The story is a classical, straightforward ghost tale. The film, adapted from Susan Hill’s novel, gathers all the familiar elements and gets them right. The local townspeople are mysteriously hostile to Kipps, except for the important and rich Sam Daily (Ciarán Hinds), who befriends the young lawyer. Are the locals hiding something? Should we be concerned that Bentley seems overly hospitable? And there is certainly something deeply sinister about old Eel Marsh House.

The location of the estate is something to behold. Eel Marsh House sits on a small wooded island in the middle of the marshes, and it is only reachable by a road that is submerged when the tide comes in. Completely isolated, once opulently decorated but now dilapidated, Eel Marsh is the quintessential haunted house. The filmmakers even throw in a haunted nursery with creepy old-fashioned toys.

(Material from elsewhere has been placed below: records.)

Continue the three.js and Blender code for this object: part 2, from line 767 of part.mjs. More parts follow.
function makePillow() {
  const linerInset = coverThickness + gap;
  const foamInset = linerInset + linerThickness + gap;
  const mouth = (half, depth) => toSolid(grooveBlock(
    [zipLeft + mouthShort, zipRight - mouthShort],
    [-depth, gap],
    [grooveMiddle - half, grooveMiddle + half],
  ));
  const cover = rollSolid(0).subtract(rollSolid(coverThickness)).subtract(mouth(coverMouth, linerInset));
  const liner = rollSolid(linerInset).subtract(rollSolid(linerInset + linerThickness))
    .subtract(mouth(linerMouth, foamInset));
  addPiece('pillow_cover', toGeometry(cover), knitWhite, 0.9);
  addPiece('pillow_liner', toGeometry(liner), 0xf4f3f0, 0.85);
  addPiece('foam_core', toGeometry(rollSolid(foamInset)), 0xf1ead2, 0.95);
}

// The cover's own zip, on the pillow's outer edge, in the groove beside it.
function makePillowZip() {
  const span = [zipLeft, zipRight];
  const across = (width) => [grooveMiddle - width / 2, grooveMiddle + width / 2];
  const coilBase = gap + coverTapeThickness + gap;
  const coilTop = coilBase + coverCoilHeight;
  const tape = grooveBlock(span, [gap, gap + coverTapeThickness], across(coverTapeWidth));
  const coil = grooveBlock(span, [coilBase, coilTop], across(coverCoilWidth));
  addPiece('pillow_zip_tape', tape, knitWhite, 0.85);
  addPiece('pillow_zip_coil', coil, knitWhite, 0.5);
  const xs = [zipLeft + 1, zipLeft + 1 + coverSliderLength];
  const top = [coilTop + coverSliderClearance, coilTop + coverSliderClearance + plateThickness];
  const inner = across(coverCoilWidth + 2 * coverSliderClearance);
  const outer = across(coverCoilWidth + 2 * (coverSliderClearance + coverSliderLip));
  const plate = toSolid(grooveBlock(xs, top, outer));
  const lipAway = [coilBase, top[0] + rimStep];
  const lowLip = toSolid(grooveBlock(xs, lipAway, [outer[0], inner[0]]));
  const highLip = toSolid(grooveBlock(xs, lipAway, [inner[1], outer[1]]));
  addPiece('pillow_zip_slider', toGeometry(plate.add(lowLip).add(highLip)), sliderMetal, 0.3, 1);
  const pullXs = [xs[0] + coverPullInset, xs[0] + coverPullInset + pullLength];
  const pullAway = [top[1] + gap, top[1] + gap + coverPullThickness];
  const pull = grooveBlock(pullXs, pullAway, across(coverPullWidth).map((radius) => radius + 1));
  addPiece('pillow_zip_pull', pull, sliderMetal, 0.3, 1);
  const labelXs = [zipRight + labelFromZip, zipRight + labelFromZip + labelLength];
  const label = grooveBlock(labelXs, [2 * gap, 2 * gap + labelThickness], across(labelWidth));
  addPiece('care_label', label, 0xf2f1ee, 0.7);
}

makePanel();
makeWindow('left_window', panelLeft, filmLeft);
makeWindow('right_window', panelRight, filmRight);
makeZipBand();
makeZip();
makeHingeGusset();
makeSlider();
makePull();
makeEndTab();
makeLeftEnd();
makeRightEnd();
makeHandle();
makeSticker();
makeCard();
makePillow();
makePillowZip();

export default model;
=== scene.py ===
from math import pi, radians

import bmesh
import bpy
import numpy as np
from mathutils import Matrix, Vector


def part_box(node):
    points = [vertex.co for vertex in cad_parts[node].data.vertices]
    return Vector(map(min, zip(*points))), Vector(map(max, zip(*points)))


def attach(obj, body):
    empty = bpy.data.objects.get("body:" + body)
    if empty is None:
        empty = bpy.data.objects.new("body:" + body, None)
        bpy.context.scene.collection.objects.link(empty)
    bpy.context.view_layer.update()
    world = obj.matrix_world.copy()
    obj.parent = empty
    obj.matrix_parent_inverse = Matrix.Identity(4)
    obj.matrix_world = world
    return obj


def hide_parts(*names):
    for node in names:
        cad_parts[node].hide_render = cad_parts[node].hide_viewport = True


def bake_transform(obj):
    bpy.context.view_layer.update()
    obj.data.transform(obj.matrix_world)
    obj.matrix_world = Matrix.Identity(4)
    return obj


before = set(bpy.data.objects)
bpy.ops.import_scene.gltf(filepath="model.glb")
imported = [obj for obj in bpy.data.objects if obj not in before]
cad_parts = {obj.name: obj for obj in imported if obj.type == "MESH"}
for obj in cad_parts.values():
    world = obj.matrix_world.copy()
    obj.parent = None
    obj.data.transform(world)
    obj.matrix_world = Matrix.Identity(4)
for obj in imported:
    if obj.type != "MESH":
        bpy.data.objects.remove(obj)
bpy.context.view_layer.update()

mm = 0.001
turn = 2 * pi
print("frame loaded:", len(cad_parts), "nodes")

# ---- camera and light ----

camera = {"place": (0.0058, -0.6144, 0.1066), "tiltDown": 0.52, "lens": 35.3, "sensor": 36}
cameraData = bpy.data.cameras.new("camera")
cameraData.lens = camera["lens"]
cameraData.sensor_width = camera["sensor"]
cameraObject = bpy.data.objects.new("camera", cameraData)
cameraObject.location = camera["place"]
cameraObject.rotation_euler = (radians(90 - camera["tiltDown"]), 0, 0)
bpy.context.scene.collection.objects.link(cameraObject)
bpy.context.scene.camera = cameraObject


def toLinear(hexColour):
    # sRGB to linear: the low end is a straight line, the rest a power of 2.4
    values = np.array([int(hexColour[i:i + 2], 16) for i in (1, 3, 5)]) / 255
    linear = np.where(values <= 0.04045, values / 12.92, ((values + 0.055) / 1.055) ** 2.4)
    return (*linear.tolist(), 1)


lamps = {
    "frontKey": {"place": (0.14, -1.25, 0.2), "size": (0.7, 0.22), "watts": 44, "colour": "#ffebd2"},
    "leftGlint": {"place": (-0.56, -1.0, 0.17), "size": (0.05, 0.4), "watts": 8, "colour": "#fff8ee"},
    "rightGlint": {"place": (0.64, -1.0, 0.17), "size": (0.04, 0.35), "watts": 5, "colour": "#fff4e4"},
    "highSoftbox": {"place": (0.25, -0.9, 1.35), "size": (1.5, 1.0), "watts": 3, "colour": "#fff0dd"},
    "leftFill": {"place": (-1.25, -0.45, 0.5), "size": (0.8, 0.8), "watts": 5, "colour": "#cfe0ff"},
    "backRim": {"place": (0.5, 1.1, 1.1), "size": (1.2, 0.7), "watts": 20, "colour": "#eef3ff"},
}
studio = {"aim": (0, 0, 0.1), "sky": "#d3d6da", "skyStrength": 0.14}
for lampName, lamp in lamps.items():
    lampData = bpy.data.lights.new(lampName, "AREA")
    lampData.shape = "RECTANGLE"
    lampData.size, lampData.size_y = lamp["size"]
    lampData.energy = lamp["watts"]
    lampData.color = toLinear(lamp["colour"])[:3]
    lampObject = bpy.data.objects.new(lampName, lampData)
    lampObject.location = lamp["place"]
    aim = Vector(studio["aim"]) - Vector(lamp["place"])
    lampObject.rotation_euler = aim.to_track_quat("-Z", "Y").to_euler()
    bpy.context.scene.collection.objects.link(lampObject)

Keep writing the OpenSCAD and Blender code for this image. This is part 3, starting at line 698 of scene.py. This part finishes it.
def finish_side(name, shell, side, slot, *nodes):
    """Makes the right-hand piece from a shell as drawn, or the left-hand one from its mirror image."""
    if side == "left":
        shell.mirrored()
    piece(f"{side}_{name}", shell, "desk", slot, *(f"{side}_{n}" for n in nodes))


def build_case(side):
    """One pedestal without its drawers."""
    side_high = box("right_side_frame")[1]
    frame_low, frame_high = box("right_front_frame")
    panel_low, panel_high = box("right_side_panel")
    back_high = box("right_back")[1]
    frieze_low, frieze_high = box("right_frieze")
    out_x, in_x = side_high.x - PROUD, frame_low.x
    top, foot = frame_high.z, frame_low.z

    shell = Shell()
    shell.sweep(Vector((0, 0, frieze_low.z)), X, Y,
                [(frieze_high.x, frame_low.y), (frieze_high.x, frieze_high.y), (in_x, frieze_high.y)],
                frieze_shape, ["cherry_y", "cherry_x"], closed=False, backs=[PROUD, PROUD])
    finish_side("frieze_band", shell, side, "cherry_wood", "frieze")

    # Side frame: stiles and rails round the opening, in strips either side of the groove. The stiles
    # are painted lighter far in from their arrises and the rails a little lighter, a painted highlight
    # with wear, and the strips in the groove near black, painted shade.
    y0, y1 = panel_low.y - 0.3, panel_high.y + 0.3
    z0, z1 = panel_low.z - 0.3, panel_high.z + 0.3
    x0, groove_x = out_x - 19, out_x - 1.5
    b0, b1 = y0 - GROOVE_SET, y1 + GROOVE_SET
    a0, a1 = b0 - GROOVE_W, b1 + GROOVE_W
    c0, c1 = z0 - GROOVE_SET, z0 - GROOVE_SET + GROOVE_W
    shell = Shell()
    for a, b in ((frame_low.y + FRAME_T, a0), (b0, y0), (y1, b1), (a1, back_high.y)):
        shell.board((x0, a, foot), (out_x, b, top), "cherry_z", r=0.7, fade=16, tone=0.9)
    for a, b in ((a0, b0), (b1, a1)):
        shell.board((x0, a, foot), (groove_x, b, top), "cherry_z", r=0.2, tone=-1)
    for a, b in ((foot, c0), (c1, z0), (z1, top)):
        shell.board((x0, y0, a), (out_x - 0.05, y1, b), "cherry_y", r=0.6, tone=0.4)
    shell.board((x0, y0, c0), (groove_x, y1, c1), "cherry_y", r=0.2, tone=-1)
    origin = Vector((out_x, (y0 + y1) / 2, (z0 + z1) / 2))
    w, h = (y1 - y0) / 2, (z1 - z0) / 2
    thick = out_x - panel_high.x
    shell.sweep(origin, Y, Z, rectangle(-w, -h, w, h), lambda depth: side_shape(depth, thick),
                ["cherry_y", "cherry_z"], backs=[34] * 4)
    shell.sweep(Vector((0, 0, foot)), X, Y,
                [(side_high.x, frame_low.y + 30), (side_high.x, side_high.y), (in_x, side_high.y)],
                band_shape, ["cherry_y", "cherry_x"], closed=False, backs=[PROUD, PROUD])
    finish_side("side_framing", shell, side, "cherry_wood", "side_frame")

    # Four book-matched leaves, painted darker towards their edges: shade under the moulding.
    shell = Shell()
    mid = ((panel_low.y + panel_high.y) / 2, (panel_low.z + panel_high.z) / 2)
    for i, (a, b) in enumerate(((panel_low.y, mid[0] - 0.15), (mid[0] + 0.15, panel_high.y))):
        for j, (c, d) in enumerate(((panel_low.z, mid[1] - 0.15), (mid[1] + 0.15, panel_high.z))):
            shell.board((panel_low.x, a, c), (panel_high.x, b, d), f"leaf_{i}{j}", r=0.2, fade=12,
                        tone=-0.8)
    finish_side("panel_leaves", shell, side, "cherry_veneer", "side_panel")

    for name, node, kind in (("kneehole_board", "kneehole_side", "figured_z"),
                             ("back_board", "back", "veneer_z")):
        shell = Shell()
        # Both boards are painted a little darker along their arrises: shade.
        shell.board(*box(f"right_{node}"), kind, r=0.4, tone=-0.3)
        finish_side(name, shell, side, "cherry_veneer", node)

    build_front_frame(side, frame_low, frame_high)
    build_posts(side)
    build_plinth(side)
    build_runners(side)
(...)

What’s more, as my wife pointed out afterward, there are plenty of creepy Gothic movies set in Edwardian England, but this one is actually scary. The middle portion of the film, when Kipps explores the house in depth, is relentlessly frightening, and contains one great scene of suspense. Whose footsteps are we hearing behind that door? Kipps wants to find out, but he also doesn’t want to. The same goes for us.

8 out of 10

The Woman in Black (UK/Canada/Sweden, 2012)

Directed by James Watkins; screenplay by Jane Goldman based on the novel by Susan Hill; starring Daniel Radcliffe and Ciarán Hinds.